Humphrey Bogart once said of Frank Sinatra: "Frank's a hell of a guy. If he could only stay away from the broads and devote some time to develop himself as an actor, he'd be one of the best in the business." Bogart's opinion of his friend's screen talent was on target, but I can only think, thank God Sinatra never took the time to "develop himself as an actor." He didn't need to. Studying the craft could have stultified the magic he displayed in some of his most memorable performances.

When it came to acting, Sinatra was a natural. Like Dean Martin, Sinatra was one of those fabled one-take wonders who preferred his freshest read, to tackle his magic head-on. But he wasn't necessarily against rehearsal or research, especially for meatier roles. For Otto Preminger's The Man With the Golden Arm,Frank actually studied the frenzied state of drug withdrawal to play his heroin-addled jazz drummer Frankie, (one has to assume he knew a few junkies as well) and a more complicated Frank graced other impressive films including John Frankenheimer's classic The Manchurian Candidate(Frankenheimer told me he would not allow a one take), Vincent Minelli's masterpieces Some Came Runningand Fred Zinnemann's moving, sexy, overwrought but still wonderful From Here to Eternity, which earned Sinatra an Academy Award for his downtrodden little guy Maggio.

All of those performances were excellent, but there were other actors, gifted actors, who could have performed a few of them (though Sinatra did bring something special and un-matched). Eli Wallach was set to play Maggio (and he'd probably have done an equal job...but maybe not), but because of either the oft-told Mafia legend or his own talent, Sinatra landed the plum part. And then...Sinatra was in the running for Marlon Brando's Terry Malloy in Elia Kazan's groundbreaking On the Waterfront which might have been interesting but certainly not as brilliant (again, who knows?) -- regardless of Sinatra's chops, he couldn't have matched the raw, soulful intensity of Brando. But then, in another instance, Brando couldn't entirely do Sinatra -- as witnessed in their shared screen musical Guys and Dolls. Brando, gorgeously cast as gangster Sky Masterson, mysterious, sexy and quirky, sings "Luck Be a Lady Tonight" with an intriguing, bizarre-o Brando edge (I actually love Brando's languid, strange version), but truly, the song was tailor-made for Sinatra.
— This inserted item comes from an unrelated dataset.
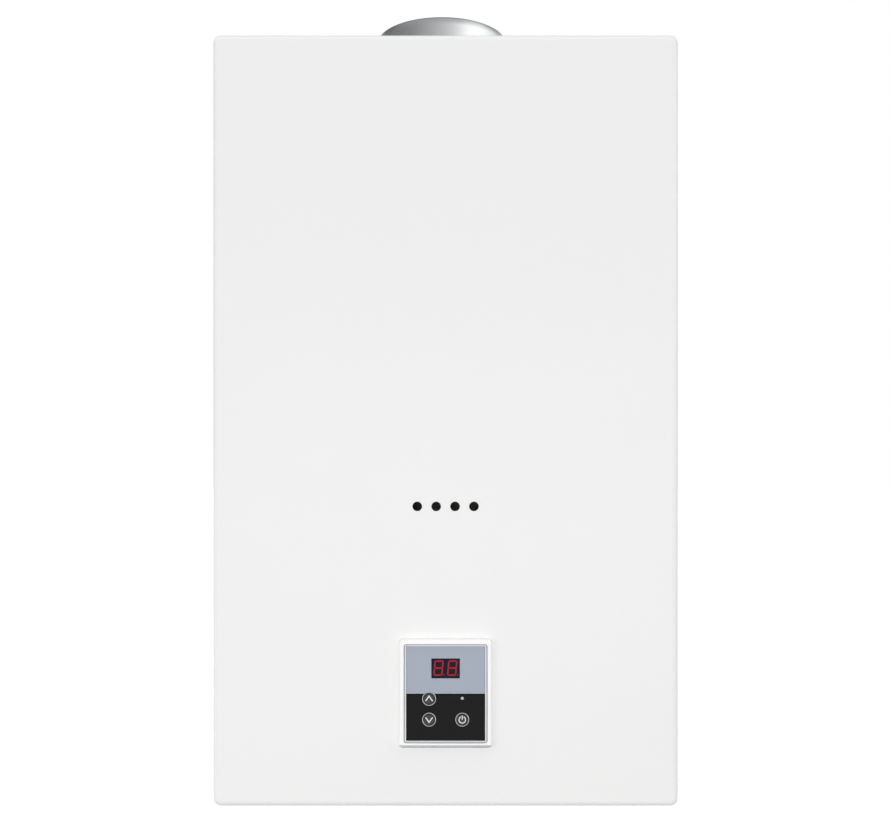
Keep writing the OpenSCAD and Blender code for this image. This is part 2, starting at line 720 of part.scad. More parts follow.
module flow_rotor() color("white") seat() translate([water_x, mid_y, flow_z + 3]) difference() {
    union() {
        cylinder(h = 14, r = 2.6);
        for (k = [0:5]) rotate([0, 0, k * 60]) translate([1, -0.6, 1]) cube([9.5, 1.2, 12]);
    }
    translate([0, 0, -1]) cylinder(h = 16, r = spindle_r + run_gap);
}

module flow_sensor() color("black") seat() difference() {
    block([water_x - 9, mid_y - 24, flow_z], [water_x + 9, mid_y - 11, flow_z + 20]);
    rod_z([water_x, mid_y, flow_z - 1], 15 + snug, 22);
}

module drain_valve() color("gold") seat() difference() {
    union() {
        block([drain_x - 10, mid_y - 9, floor_z], [drain_x + 10, mid_y + 9, 25]);
        rod_z([drain_x, mid_y, -5], 6, 5 + floor_z);
        rod_z([drain_x, mid_y, -15], 3, 12);
    }
    rod_x([drain_x - 11, mid_y, 16], 2.5, 12);
}

module drain_knob() color("dimgray") seat() translate([drain_x, mid_y, 0]) difference() {
    union() {
        translate([0, 0, -18]) cylinder(h = 18 - 5 - free_gap, r = 9);
        for (k = [0:5]) rotate([0, 0, k * 60]) translate([7, -2, -18]) cube([4, 4, 10]);
    }
    translate([0, 0, -15 - free_gap]) cylinder(h = 20, r = 3 + free_gap);
}

module cold_pipe() color("peru") seat() pipe_run([
    [water_x, mid_y, body_top - 8], [water_x, mid_y, cold_turn_z],
    [coil_x, mid_y, cold_turn_z], [coil_x, mid_y, joint_z]
], pipe_r, pipe_r - 0.8, coil_bend);

module hot_pipe() color("peru") seat() {
    y = mid_y - 2 * tube_pitch;
    pipe_run([
        [-tube_end + 6, y, tube_z], [hot_x, y, tube_z], [hot_x, y, hot_turn_z],
        [hot_x, mid_y, hot_turn_z], [-water_x, mid_y, hot_turn_z], [-water_x, mid_y, outlet_top - 8]
    ], pipe_r, pipe_r - 0.8, 12);
}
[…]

Proof positive was when Sinatra later recorded the song -- he not only sang the tune, he grabbed it by the hair, (as he probably wanted to with Brando's face), dragged it to the bed and attacked it. With his witty, gritty, punctuated yet smooth singing style, Sinatra still sends shivers by singing the lyric, "A lady doesn't wander all over the room and blow on some other guy's dice." You can practically feel the cocked eyebrow through the vinyl of the recording.

But perhaps Sinatra's greatest role was one that didn't involve a beat down a la Maggio, or require the harrowing pain of drug dementia a la Frankie. No. To return the movie flickering in front of me, a movie I've watched numerous times, one of Sinatra's best role was as the gigolo lounge singer Joey Evans in the underrated (though overly scrubbed) screen adaptation of John O'Hara's epistolary novel and subsequent Rodgers and Hart stage musical Pal Joey. For those who prefer Sinatra after his crooning bobby-soxers days, and before the disappointing Duets project, Pal Joey is quintessential Sinatra.

The definition of lovable cad, Sinatra's Joey Evans is all swagger and crass class. But he's talented, and the ladies cannot resist his goomba, plain speaking charms. When he's hired at a San Francisco nightclub, he beds nearly all of the girls on the chorus line (he calls them "mice") with the big (very big) exception of the luscious, mysteriously melancholic Kim Novak (even when she smiles, the lavender lady is sad, nearing the mournfulness of Chet Baker with her wrist-slitting take on "My Funny Valentine"). Sad or not, she is, as he puts it "the mouse with the built." Feminists may not revel in Joey's tomcat antics, but they might at least feel vindication for his stereotypically female role: Joey uses his voice and body to milk older gals for money. In this case, the still beautiful Rita Hayworth whom he's hustling into giving him a club he'll christen "Chez Joey."

But since the movie version is something of a fantasy, Frank's cad is more than a mere smooth operator, he's a bona-fide musical genius, which goes a long way when when wooing a mouse like Rita Hayworth. And so, with his rendition of "The Lady Is a Tramp," he drops a musical masterpiece on the woman, giving viewers one of the sexiest on-screen musical sequences ever filmed. Singing to Hayworth in a closed nightclub, Sinatra sits at the piano and casually begins his song, tossing it out there as easily as he instructs Novak's dog to get out of his drawer (he says "Off! O-R-F"). He snubs out his cigarette and kicks the piano back (all in wonderful punctuation to the tune) and builds the song towards full tilt Frankness. Skulking across the stage, he crafts the tune so brilliantly, and with such amazing timing, that near the finale, he ends the regularly sung lyric "she broke, but its oke," with "she's broke..." and...no words, just a casual shrug of his shoulders. We don't need to hear if she's O.K. or not. She, he, anyone, would certainly be "oke" by then.

It's just so glorious -- slinky and earthy, nasty and sweet, stern and cool. Blue eyed devil mean (and those eyes could look mean) and then joyously, shout it to the rooftops soulful. And so goddamn Frank. No performer at any time could have played and sung this scene with the genius of Sinatra. In Pal Joey. Sinatra is rascal, cheater, charmer, lover...a man whose philosophy was to treat a "lady like a dame, and a dame like a lady" -- which still works today. I'm certain that Kris Kristofferson would have to concur.